Ready Salted: Incredibly popular considering its radical blandness. Do these people have no imagination or are they simply opting out of a world overloaded with consumer choices? Sometimes I think that the world is ready salted….and sometimes I think not.
Salt & Vinegar: Popularly known as Sally Valley, salt and vinegar is the crisp taste that towers like a towering colossus over all other flavours. Born from a close tie to the fish and chip shop, excessive flavourings may occasionally burn your tongue but that is surely a small price to pay for such culinary excellence.
Smoky Bacon: Surprisingly popular, some of the success of Smoky Bacon must be due to ironic Jewish folk who eat this flavour safe in the knowledge that it has had zero porcine proximity. Semiotically, the signifier and signified of bacon flavour are in place, but the referent is nowhere to be seen. Hence Derrida’s fascination with Smoky Bacon crisps – “I snack on an aporia” he said, with joyful Rabbinical equivocation.
Roast Chicken: The UK’s fourth favourite flavour has never really struck the cultural chords that other flavours have managed.
Barbecue: Still holding out strong since it was introduced during the great Australian fixation of 1987, when all people called Bruce did exceptionally well (cf. Springsteen, Willis and Forsyth). Remember: eat these and you are chomping on the bones of generations of Aboriginal peoples.

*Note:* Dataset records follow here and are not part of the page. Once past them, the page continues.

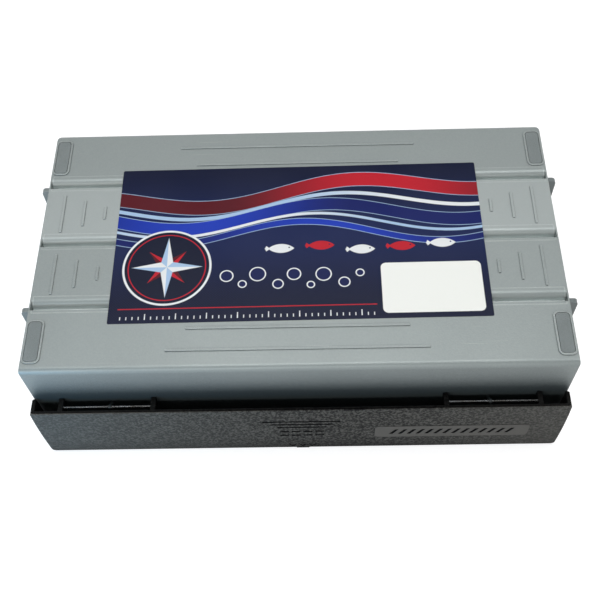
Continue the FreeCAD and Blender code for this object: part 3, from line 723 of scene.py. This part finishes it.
lampLook = (
    {"name": "overhead", "place": (0.0, 0.16, 1.5), "aim": (0.0, 0.02, 0.08), "size": (1.2, 0.8),
     "power": 15.0, "color": (1.0, 1.0, 1.0)},
    {"name": "leftWindow", "place": (-0.28, -0.28, 0.12), "aim": (-0.13, -0.1, 0.08),
     "size": (0.12, 0.12), "power": 0.22, "color": (0.12, 0.57, 1.0)},
    {"name": "frontStrip", "place": (-0.3, -1.15, 0.8), "aim": (0.0, -0.05, 0.08), "size": (1.2, 0.12),
     "power": 5.2, "color": (1.0, 0.98, 0.96)},
    {"name": "rightPanel", "place": (1.2, 0.2, 0.6), "aim": (0.05, 0.0, 0.08), "size": (0.4, 0.7),
     "power": 0.8, "color": (1.0, 0.98, 0.94)},
)

cameraLook = {"place": (0.01606, -0.35985, 0.61505), "turn": (31.1854, 1.6884, -0.1776), "lens": 55.86,
              "sensorWidth": 36.0, "nearest": 0.01}

white = (1.0, 1.0, 1.0, 1.0)


def seenDirectly(tree):
    # 1 where the camera, a reflection or glass looks at the surface
    path = tree.nodes.new("ShaderNodeLightPath").outputs
    seen = calc(tree, "MAXIMUM", path["Is Camera Ray"], path["Is Glossy Ray"])
    return calc(tree, "MAXIMUM", seen, path["Is Transmission Ray"])


def makeFloor():
    bpy.ops.object.select_all(action="DESELECT")
    bpy.ops.mesh.primitive_plane_add(size=floorLook["size"], location=(0.0, 0.0, floorLook["level"]))
    floor = bpy.context.object
    floor.name = "studioFloor"
    material, tree, shader = newMaterial("floorPaint")
    shader.inputs["Base Color"].default_value = floorLook["color"]
    shader.inputs["Roughness"].default_value = floorLook["roughness"]
    shader.inputs["Emission Color"].default_value = white
    glow = calc(tree, "MULTIPLY", seenDirectly(tree), floorLook["glow"])
    tree.links.new(glow, shader.inputs["Emission Strength"])
    floor.data.materials.append(material)


def makeWorld():
    # The camera sees white all round; reflections see white near the horizon and a dimmer ceiling
    world = bpy.data.worlds.new("studioWorld")
    bpy.context.scene.world = world
    world.use_nodes = True
    tree = world.node_tree
    background = tree.nodes["Background"]
    direction = tree.nodes.new("ShaderNodeTexCoord").outputs["Generated"]
    top, blur = skyLook["horizonTop"], skyLook["horizonBlur"]
    low = remap(tree, splitPlace(tree, direction)[2], top - blur, top + blur, 1.0, 0.0)
    share = calc(tree, "MULTIPLY", seenDirectly(tree), low)
    share = calc(tree, "MAXIMUM", share, tree.nodes.new("ShaderNodeLightPath").outputs["Is Camera Ray"])
    tree.links.new(blendColor(tree, share, skyLook["color"], white), background.inputs["Color"])
    strength = remap(tree, share, 0.0, 1.0, skyLook["strength"], skyLook["horizonStrength"])
    tree.links.new(strength, background.inputs["Strength"])


def addToScene(name, data, place, turn):
    holder = bpy.data.objects.new(name, data)
    bpy.context.scene.collection.objects.link(holder)
    holder.location = place
    holder.rotation_euler = turn
    return holder


def makeLamps():
    for lamp in lampLook:
        data = bpy.data.lights.new(lamp["name"], "AREA")
        data.shape = "RECTANGLE"
        data.size, data.size_y = lamp["size"]
        data.energy = lamp["power"]
        data.color = lamp["color"]
        toward = Vector(lamp["aim"]) - Vector(lamp["place"])
        addToScene(lamp["name"], data, lamp["place"], toward.to_track_quat("-Z", "Y").to_euler())


def makeCamera():
    data = bpy.data.cameras.new("photoCamera")
    data.lens = cameraLook["lens"]
    data.sensor_width = cameraLook["sensorWidth"]
    data.clip_start = cameraLook["nearest"]
    turn = [math.radians(angle) for angle in cameraLook["turn"]]
    bpy.context.scene.camera = addToScene("photoCamera", data, cameraLook["place"], turn)


makeFloor()
makeWorld()
makeLamps()
makeCamera()
bpy.context.scene.view_settings.view_transform = "Standard"
print("Studio ready")
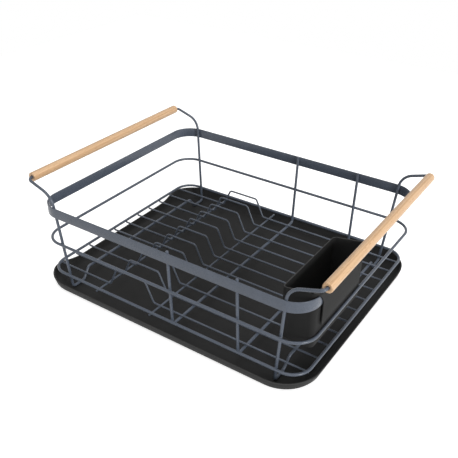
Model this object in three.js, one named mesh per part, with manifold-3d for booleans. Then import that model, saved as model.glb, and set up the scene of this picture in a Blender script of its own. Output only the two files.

Beef and Onion: I think they made this up. Have you ever seen such a thing as beef and onion?
Prawn Cocktail: Delightful Eighties brand, somewhat eclipsed by Skips in more recent times. This borrowing from the chicken-in-a-basket indulgences of high petit bourgeois society has clearly seen better days.
Worcester Sauce: A low rating because people don’t like to admit to it – like voting Tory. Is Worcester Sauce the flavour that dare not speak its name?
Tomato Ketchup: Trying to follow the logic of Salt ‘n’ Vinegar (i.e. Something you put on chips.)
Pickled Onion: Like Cheese ‘n’ Onion but worse. If C ‘n’ O are contraception, then pickled onion is an irreversible vasectomy.